19.2.05

Como posso viver bem num país onde a paquera é simplesmente baseada na intimidação?
Pois os olhares com a famosa cara de porteiro, o sorriso desgrenhado e os olhinhos apertados, que não são só os porteiros que fazem, e nem todos os porteiros que fazem; os murmúrios, os barulhos com a boca quando a gente se aproxima (os que simulam uma sugada, ou os ritmados); os que cantarolam pagodes; os gritadores de obscenidades e supostos elogios; os agitadores de chaves; os que te seguem na rua; os taxistas que páram o carro quando você está tentando atravessar a rua; os bolinadores de bonde (histórias de minha avó) e de ônibus barra metrô, que sentam do teu lado no ônibus vazio; os convencidos bonitões que usam a pressão de grupo das meninas para ficar com todo o tal grupo das meninas; até os pitboys que puxam o cabelo delas e chegam em grupo, sim, eles só fazem cumprir a tradição, o samba de uma nota só, onde outras notas até entram, mas a base é uma só.
(E existem, até mesmo, aqueles que compõem uma música internacionalmente famosa para uma menina que passa todo dia de biquíni pelo lugar sem dar a mínima para ele e seu grupo de bêbados.)
(Dona Florinda ecoa: BÊBADO!)

Algumas moças acham que há alguma coisa de extremamente errado com elas se passam na frente de uma construção, com um short de lycra especialmente escolhido, e não acontece nada. Outras entendem que o problema é com elas: será que se eu mudar de roupa, colocar algo mais "apropriado"... eles vão me deixar em paz?

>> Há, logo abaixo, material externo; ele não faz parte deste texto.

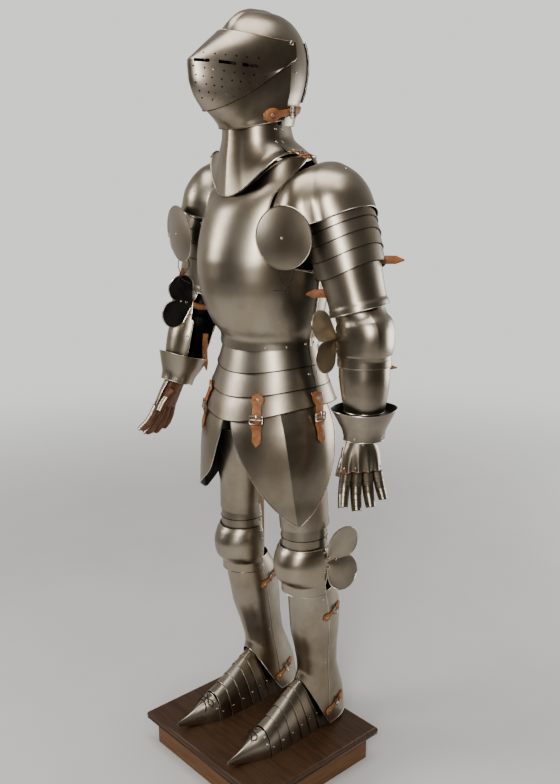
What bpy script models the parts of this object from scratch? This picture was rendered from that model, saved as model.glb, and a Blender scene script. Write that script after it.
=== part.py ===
"""A suit of plate armour on a wooden plinth, held up from inside by a plain wooden stand.

Metres, +Z up. The front faces -Y and the wearer's left is +X. The origin is the middle of the
plinth's underside. Heights in the tables are measured from the plinth's top.

A plate is a thin wall through rings. A ring is an oval round the body, in which the angle runs from
the front (0) over the wearer's own side (90) to the back (180), so that one table serves both sides.
"""

import math
from collections import namedtuple

import bmesh
import bpy
from mathutils import Matrix, Vector

# Driving dimensions
PLATE = 0.0015
LEATHER = 0.003
SEAM = 0.0003
RISER = 0.0022
WELD = 2e-5

PLINTH_WIDTH, PLINTH_DEPTH, PLINTH_HEIGHT = 0.494, 0.439, 0.100
SLAB_THICK, SLAB_OVERHANG, SLAB_EDGE = 0.022, 0.022, 0.005

KNEE_APART, FOOT_APART, KNEE_HEIGHT, ANKLE_HEIGHT = 0.124, 0.104, 0.450, 0.080
THIGH_LEAN = 0.085
LEG_LIFT = {"left": 0.010, "right": -0.010}
SHIN_AHEAD = {"left": 0.000, "right": 0.014}
RONDEL_RADIUS, RONDEL_DOME, RONDEL_SIDES = 0.070, 0.009, 18
RONDEL_SHARES = (1.0, 0.6, 0.0)
# A rondel: its middle, how far it looks outwards, and how far down
Rondel = namedtuple("Rondel", "out ahead height turn nod")
RONDELS = {"left": Rondel(0.197, -0.096, 1.371, 20, 0), "right": Rondel(0.190, -0.100, 1.354, 12, 5)}

STEEL = ("steel", (0.36, 0.33, 0.29, 1.0), 0.32, 1.0)
STRAP = ("strap leather", (0.42, 0.17, 0.06, 1.0), 0.55, 0.0)
GLOVE = ("glove leather", (0.20, 0.09, 0.045, 1.0), 0.65, 0.0)
LACE = ("lace", (0.03, 0.02, 0.015, 1.0), 0.70, 0.0)
WOOD = ("stained wood", (0.16, 0.06, 0.025, 1.0), 0.40, 0.0)
POST_WOOD = ("stand wood", (0.45, 0.33, 0.20, 1.0), 0.60, 0.0)

# One ring: its height at the sides, how much its front and back points stand above that, its half
# width, its depth before and behind its centre, where that centre is, the arc that the plate fills, and
# how late its height changes on the way from the side to the front.
Ring = namedtuple("Ring", "height front back wide fore aft centre start stop ease", defaults=(2.5,))
# A ridge: how far it stands out, as a share of the ring, at which angle, how wide and how round it is,
# how far it turns with each metre of height, and how far the plate beside it is flattened.
Ridge = namedtuple("Ridge", "rise angle span power lean flat", defaults=(0.0, 0.0))
FLAT = Ridge(0.0, 0, 1, 1)

# Torso
#                    height  front   back   wide   fore   aft   centre start stop
BREASTPLATE = [Ring(1.545, -0.083, 0.000, 0.128, 0.118, 0.0, 0.050, -88, 88, 4.0),
               Ring(1.500, -0.042, 0.000, 0.139, 0.140, 0.0, 0.050, -64, 64),
               Ring(1.462, -0.018, 0.000, 0.151, 0.158, 0.0, 0.050, -49, 49),
               Ring(1.420, -0.004, 0.000, 0.158, 0.174, 0.0, 0.050, -46, 46),
               Ring(1.380, 0.000, 0.000, 0.163, 0.187, 0.0, 0.050, -45, 45),
               Ring(1.332, 0.000, 0.000, 0.166, 0.199, 0.0, 0.050, -50, 50),
               Ring(1.300, 0.000, 0.000, 0.166, 0.203, 0.0, 0.050, -62, 62),
               Ring(1.272, 0.000, 0.000, 0.164, 0.203, 0.0, 0.050, -89.7, 89.7),
               Ring(1.235, 0.000, 0.000, 0.161, 0.199, 0.0, 0.050, -89.7, 89.7),
               Ring(1.190, 0.000, 0.000, 0.153, 0.185, 0.0, 0.050, -89.7, 89.7),
               Ring(1.145, 0.000, 0.000, 0.143, 0.161, 0.0, 0.050, -89.7, 89.7),
               Ring(1.110, 0.000, 0.000, 0.133, 0.135, 0.0, 0.050, -89.7, 89.7),
               Ring(1.095, -0.010, 0.000, 0.135, 0.134, 0.0, 0.050, -89.7, 89.7)]
BACKPLATE = [Ring(1.545, 0.0, -0.020, 0.128, 0.0, 0.070, 0.050, 92, 268),
             Ring(1.500, 0.0, -0.010, 0.142, 0.0, 0.088, 0.050, 114, 246),
             Ring(1.440, 0.0, 0.000, 0.155, 0.0, 0.107, 0.050, 124, 236),
             Ring(1.370, 0.0, 0.000, 0.163, 0.0, 0.117, 0.050, 122, 238),
             Ring(1.310, 0.0, 0.000, 0.166, 0.0, 0.120, 0.050, 108, 252),
             Ring(1.272, 0.0, 0.000, 0.164, 0.0, 0.119, 0.050, 90.3, 269.7),
             Ring(1.235, 0.0, 0.000, 0.161, 0.0, 0.115, 0.050, 90.3, 269.7),
             Ring(1.190, 0.0, 0.000, 0.153, 0.0, 0.110, 0.050, 90.3, 269.7),
             Ring(1.145, 0.0, 0.000, 0.143, 0.0, 0.104, 0.050, 90.3, 269.7),
             Ring(1.110, 0.0, 0.000, 0.133, 0.0, 0.097, 0.050, 90.3, 269.7),
             Ring(1.095, 0.0, 0.000, 0.135, 0.0, 0.099, 0.050, 90.3, 269.7)]
FAULD_LAMES = [[Ring(1.108, -0.010, 0.0, 0.1260, 0.1250, 0.0, 0.050, -89.7, 89.7),
                Ring(1.080, -0.014, 0.0, 0.1330, 0.1320, 0.0, 0.049, -89.7, 89.7),
                Ring(1.048, -0.018, 0.0, 0.1440, 0.1400, 0.0, 0.048, -89.7, 89.7)],
               [Ring(1.058, -0.020, 0.0, 0.1370, 0.1320, 0.0, 0.048, -89.7, 89.7),
                Ring(1.030, -0.023, 0.0, 0.1480, 0.1420, 0.0, 0.047, -89.7, 89.7),
                Ring(0.998, -0.026, 0.0, 0.1610, 0.1530, 0.0, 0.046, -89.7, 89.7)],
               [Ring(1.008, -0.028, 0.0, 0.1530, 0.1440, 0.0, 0.046, -89.7, 89.7),
                Ring(0.984, -0.034, 0.0, 0.1645, 0.1560, 0.0, 0.045, -89.7, 89.7),
                Ring(0.955, -0.042, 0.0, 0.1780, 0.1680, 0.0, 0.045, -89.7, 89.7)]]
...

Acredite, nem colocando burka você consegue vedar o poder da mulher. Ele não está na roupa que você usa, nem no que te dizem por causa dela. Quanto mais cobertas mais misteriosas; quanto menos cobertas, mais usáveis e descartáveis. Sempre há uma desculpa.
Duvido que alguém realmente acredite que gritar "gostosa" na cara de uma mulher na rua é elogio. Certo - algum homem pode até achar que, "se a mulher não me viu, é porque está distraída - imagina se ela ia passar incólume por um espécime de macho feito eu...!" E fazer a coisa pra chamar a atenção dela. Mas o caso não é esse. É assim: ele sabe que provavelmente está sendo ignorado, mas como o homem tem que mandar, ele se arroga o direito de chamar as stuck-up bitches à ordem, até porque a culpa é delas, por provocarem desejo nele e não satisfazê-lo. Além disso, por pior que seja a mulher, fisicamente ou no allure, o cara também tem que - precisa - provar que é macho. Especialmente se tem outros por perto, pra depois trocarem ridículos olhares de cumplicidade.
Ou seja, é vingança e reestabelecimento de papéis. Se a mulher pudesse ser mesmo uma igual... bem, o que você faz quando quer obter alguma coisa de um igual? Pede por favor, certo? Com educação? Pois é. E não, não estou me referindo a "quer, por favor, me passar a sua boceta?".
Se um homem quisesse elogiar, digamos, a gravata do outro (supondo, é claro, que se tratasse de uma criatura não machista nesse aspecto), aproximaria-se com todo o cuidado, mas todo o cuidado mesmo, e perguntaria, sei lá, onde ele arranjou aquela gravata original, com uma expressão bem humilde, pra não passar por zoação. Ele jamais soltaria um "Bonita gravata, Fernandinho", a não ser que quisesse correr o risco de apanhar.
Não é que eu queira acabar com a paquera. Queria que virasse uma paquera melhor, caramba (leia abaixo...).
Aos homens, gostaria de dizer que as mulheres caem porque querem. Elas ficam apesar disso, não por causa disso. Não porque fiquem intimidadas (as que ficam, fogem correndo ou todas duras, tensas). Não por habilidade sua. As que realmente acreditam na validade da paquera intimidatória estão entrando lentamente em extinção. Outras vêem um certo encanto nesse comportamento. Tão bobos! Tão simples - como cachorros! E desfrutam da facilidade. Outras têm peninha; se submetem à mediocridade da corte para pegar carinhas fofos, e só. Sei também de mulheres que fazem um tipo difícil, mas medem seu valor pelo tamanho do ridículo em que os homens caem nesse tipo de comportamento, ou pela freqüência com que ele ocorre, mesmo fingindo odiar.
Já passei por quase todas essas fases, e hoje me sinto constrangida por toda a humanidade cada vez que isso acontece. Puta que o pariu. Não quero me medir e muito menos ficar com um cachorro no cio, uma coisa patética e nojenta, um brinquedinho manipulável. Booooring. Os homens são lineares, claro, eu sei. Don't mean charming princes, but charming challenges. Mas foda-se. Já achei o chanel do fim-de-feira; quanto às outras... surviving.